*TASK STATEMENT*:
Starting at the line that has "under its box." and stopping after the line that has "points = [vertex.co", reproduce the listing below exactly; omit everything else.

*PROVIDED DATA*:

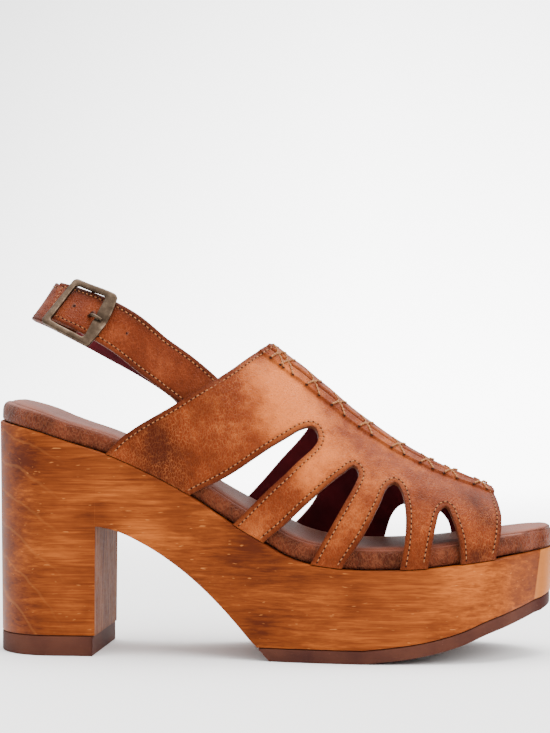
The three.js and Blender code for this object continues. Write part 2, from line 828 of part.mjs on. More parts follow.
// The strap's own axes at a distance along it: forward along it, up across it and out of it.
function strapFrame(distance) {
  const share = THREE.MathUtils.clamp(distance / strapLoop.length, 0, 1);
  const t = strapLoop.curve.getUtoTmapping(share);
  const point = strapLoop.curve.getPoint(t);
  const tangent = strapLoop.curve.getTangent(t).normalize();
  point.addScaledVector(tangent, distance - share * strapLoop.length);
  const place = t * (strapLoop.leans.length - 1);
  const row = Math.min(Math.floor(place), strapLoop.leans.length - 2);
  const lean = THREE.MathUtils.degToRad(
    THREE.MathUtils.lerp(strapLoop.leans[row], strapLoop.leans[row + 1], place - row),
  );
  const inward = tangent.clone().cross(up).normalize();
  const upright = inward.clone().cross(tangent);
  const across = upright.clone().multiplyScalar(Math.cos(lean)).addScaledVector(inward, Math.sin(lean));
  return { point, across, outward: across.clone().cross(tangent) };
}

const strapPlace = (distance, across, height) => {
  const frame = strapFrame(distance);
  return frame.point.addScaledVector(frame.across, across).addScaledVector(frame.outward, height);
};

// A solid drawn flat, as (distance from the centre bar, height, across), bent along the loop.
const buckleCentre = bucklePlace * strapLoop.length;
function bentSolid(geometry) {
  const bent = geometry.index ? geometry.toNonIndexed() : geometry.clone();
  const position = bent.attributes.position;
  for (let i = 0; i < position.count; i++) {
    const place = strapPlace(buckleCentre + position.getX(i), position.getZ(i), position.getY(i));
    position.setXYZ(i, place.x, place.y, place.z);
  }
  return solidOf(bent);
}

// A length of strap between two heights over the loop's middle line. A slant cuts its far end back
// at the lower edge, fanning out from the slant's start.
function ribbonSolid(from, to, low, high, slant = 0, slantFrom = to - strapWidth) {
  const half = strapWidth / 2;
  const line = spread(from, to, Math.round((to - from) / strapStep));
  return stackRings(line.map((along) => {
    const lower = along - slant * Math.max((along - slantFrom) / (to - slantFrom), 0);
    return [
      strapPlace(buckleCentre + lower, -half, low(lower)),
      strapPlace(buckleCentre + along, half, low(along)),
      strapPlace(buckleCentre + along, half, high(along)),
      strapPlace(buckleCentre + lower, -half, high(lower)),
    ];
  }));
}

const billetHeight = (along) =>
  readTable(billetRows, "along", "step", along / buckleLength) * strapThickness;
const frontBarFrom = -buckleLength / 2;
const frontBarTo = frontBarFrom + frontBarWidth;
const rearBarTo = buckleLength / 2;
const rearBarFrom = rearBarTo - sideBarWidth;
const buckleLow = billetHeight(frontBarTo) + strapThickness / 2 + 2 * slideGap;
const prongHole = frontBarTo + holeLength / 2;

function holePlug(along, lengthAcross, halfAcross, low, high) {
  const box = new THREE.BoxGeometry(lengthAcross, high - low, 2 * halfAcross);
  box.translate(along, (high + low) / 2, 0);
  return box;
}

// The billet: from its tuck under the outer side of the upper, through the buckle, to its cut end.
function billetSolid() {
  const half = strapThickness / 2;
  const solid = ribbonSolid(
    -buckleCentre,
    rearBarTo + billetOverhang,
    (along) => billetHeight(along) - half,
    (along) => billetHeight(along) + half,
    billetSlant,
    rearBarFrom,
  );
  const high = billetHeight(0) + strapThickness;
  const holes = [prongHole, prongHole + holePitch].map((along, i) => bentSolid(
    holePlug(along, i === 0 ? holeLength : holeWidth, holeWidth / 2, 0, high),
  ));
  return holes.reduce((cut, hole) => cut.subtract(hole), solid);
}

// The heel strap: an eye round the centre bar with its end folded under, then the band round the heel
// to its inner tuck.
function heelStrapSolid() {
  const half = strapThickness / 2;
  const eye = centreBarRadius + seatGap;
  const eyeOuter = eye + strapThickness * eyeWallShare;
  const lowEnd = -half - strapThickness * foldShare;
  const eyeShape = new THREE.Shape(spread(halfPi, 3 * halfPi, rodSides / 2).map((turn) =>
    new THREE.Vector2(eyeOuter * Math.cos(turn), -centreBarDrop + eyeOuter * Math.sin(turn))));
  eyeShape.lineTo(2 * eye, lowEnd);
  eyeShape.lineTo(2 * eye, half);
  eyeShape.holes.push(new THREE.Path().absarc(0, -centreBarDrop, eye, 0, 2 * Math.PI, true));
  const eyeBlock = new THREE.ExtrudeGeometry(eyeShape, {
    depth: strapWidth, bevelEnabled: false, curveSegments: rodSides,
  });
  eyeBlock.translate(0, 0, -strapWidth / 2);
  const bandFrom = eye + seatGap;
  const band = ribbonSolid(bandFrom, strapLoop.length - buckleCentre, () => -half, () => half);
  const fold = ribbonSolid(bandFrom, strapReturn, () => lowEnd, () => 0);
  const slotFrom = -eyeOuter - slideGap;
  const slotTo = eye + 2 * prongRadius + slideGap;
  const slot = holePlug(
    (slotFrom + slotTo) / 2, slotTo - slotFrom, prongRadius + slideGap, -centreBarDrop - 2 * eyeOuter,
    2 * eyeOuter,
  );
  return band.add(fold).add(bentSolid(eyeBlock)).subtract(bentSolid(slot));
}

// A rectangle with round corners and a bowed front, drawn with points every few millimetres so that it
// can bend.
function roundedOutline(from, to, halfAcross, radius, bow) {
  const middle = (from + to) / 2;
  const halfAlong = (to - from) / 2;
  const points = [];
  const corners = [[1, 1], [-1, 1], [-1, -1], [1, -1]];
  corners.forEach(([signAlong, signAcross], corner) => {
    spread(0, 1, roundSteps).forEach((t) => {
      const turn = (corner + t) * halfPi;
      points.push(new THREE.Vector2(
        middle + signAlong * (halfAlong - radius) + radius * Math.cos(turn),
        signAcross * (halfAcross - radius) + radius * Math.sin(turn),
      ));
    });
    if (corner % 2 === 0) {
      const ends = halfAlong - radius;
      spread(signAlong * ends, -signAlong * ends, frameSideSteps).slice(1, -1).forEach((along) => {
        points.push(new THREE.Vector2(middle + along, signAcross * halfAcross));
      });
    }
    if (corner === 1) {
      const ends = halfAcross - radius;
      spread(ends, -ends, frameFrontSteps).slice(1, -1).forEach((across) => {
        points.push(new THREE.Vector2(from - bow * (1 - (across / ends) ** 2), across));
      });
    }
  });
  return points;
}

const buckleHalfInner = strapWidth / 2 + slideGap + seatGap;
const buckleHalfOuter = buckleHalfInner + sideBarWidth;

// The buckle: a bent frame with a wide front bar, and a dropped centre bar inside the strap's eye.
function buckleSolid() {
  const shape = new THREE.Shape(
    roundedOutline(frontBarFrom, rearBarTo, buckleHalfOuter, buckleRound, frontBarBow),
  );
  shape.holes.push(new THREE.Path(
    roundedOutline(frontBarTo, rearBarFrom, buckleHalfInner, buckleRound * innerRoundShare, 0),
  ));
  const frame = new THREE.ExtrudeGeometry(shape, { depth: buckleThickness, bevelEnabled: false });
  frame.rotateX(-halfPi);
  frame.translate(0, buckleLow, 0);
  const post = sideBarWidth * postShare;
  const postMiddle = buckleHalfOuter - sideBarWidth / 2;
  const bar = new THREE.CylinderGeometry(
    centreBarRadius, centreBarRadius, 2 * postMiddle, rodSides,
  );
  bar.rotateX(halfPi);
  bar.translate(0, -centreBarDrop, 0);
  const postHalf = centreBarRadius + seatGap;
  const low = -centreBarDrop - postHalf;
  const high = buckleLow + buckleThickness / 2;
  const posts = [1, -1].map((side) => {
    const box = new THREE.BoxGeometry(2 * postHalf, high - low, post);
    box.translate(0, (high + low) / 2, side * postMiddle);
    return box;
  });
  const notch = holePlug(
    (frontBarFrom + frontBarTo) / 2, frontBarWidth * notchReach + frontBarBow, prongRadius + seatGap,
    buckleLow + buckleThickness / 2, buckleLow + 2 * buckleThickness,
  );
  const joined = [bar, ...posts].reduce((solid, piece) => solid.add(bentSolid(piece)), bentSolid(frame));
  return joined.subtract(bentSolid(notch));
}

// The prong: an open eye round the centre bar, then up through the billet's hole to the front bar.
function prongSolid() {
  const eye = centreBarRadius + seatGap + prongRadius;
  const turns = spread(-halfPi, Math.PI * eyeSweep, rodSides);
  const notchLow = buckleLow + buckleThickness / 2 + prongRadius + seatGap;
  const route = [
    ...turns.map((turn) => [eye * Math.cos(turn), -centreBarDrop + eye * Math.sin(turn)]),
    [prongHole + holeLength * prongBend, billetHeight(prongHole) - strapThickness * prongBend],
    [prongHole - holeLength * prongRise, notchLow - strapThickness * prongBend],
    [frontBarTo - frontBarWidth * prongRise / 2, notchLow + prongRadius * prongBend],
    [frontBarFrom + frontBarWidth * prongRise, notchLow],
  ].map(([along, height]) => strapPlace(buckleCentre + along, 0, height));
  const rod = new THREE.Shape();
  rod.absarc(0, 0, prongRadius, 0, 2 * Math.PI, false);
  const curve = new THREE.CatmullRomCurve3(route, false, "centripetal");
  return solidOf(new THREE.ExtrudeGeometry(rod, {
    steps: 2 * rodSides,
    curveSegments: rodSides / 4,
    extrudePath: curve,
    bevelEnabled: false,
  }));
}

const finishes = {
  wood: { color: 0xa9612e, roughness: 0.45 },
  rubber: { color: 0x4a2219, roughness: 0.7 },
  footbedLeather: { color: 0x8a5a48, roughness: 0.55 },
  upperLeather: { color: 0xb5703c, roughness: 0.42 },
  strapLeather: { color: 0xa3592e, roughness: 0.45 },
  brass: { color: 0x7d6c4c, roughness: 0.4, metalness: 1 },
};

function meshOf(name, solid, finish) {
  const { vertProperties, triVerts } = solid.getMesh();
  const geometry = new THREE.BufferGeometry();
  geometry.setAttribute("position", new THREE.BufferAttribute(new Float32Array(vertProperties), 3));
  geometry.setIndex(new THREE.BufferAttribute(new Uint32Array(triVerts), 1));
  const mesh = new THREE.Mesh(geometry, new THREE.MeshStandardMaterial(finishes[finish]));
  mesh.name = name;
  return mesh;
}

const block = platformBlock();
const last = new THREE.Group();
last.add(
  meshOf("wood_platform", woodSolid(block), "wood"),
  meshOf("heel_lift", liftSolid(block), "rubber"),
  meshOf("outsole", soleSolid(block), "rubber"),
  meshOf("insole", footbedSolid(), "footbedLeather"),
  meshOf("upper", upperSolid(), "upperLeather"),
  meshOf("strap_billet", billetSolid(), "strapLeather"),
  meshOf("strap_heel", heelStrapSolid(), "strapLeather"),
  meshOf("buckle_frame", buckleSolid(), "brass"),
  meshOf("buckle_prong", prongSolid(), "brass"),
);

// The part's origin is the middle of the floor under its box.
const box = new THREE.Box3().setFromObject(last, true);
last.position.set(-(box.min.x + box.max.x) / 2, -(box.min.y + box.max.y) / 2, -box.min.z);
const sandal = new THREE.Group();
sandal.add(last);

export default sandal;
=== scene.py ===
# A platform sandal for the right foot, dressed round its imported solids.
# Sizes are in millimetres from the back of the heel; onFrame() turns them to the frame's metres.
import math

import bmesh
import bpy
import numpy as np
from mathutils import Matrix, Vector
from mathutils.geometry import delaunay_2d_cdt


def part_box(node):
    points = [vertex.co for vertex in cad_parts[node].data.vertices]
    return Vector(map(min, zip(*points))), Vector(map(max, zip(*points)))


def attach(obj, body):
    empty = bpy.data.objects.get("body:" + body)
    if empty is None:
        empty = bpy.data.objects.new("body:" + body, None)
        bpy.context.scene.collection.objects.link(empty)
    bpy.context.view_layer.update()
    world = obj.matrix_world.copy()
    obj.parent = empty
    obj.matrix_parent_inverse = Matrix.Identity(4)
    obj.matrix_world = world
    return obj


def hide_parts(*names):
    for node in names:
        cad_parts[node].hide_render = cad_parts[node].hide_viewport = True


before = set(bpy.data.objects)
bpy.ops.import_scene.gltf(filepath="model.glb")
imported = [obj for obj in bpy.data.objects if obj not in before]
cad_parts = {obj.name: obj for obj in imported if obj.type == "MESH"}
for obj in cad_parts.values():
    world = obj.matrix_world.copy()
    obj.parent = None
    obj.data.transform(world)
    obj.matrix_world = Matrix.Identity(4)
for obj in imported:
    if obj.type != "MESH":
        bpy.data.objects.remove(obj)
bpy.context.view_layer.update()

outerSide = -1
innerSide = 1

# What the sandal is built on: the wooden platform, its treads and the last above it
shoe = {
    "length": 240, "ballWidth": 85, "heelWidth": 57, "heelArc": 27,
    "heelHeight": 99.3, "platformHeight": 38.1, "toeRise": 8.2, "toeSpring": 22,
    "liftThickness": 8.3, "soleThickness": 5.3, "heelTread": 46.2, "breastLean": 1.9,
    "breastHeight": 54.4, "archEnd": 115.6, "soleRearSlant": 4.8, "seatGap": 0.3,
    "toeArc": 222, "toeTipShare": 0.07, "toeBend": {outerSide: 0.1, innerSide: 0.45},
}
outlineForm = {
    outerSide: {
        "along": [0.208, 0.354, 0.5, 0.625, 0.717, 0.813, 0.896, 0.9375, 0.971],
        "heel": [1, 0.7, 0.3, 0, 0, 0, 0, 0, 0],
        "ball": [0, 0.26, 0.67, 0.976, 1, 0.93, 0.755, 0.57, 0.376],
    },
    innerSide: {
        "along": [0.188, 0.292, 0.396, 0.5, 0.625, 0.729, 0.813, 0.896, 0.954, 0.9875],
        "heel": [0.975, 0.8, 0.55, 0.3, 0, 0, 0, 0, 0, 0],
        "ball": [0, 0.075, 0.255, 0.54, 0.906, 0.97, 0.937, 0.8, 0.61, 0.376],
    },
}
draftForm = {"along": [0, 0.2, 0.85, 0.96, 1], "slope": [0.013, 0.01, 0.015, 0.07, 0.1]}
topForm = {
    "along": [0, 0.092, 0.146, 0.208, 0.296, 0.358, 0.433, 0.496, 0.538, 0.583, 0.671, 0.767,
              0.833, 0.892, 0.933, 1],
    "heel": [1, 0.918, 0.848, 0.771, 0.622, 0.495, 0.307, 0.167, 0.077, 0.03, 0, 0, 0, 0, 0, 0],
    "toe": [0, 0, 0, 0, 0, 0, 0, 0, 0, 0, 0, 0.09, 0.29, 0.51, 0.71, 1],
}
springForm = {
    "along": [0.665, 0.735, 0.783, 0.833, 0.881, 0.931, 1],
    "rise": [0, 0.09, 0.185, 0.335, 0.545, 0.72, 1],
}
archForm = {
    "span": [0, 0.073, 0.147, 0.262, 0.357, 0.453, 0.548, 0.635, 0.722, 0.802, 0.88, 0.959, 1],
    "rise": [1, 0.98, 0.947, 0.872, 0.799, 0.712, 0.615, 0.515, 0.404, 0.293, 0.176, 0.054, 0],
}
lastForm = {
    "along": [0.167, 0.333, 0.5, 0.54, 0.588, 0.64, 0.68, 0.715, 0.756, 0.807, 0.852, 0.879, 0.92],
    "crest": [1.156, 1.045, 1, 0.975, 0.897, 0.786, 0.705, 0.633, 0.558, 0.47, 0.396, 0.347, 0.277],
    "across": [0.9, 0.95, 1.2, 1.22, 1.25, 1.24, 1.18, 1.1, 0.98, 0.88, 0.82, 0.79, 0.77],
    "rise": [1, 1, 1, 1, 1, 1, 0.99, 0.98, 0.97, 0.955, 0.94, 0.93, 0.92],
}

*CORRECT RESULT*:
// The part's origin is the middle of the floor under its box.
const box = new THREE.Box3().setFromObject(last, true);
last.position.set(-(box.min.x + box.max.x) / 2, -(box.min.y + box.max.y) / 2, -box.min.z);
const sandal = new THREE.Group();
sandal.add(last);

export default sandal;
=== scene.py ===
# A platform sandal for the right foot, dressed round its imported solids.
# Sizes are in millimetres from the back of the heel; onFrame() turns them to the frame's metres.
import math

import bmesh
import bpy
import numpy as np
from mathutils import Matrix, Vector
from mathutils.geometry import delaunay_2d_cdt


def part_box(node):
    points = [vertex.co for vertex in cad_parts[node].data.vertices]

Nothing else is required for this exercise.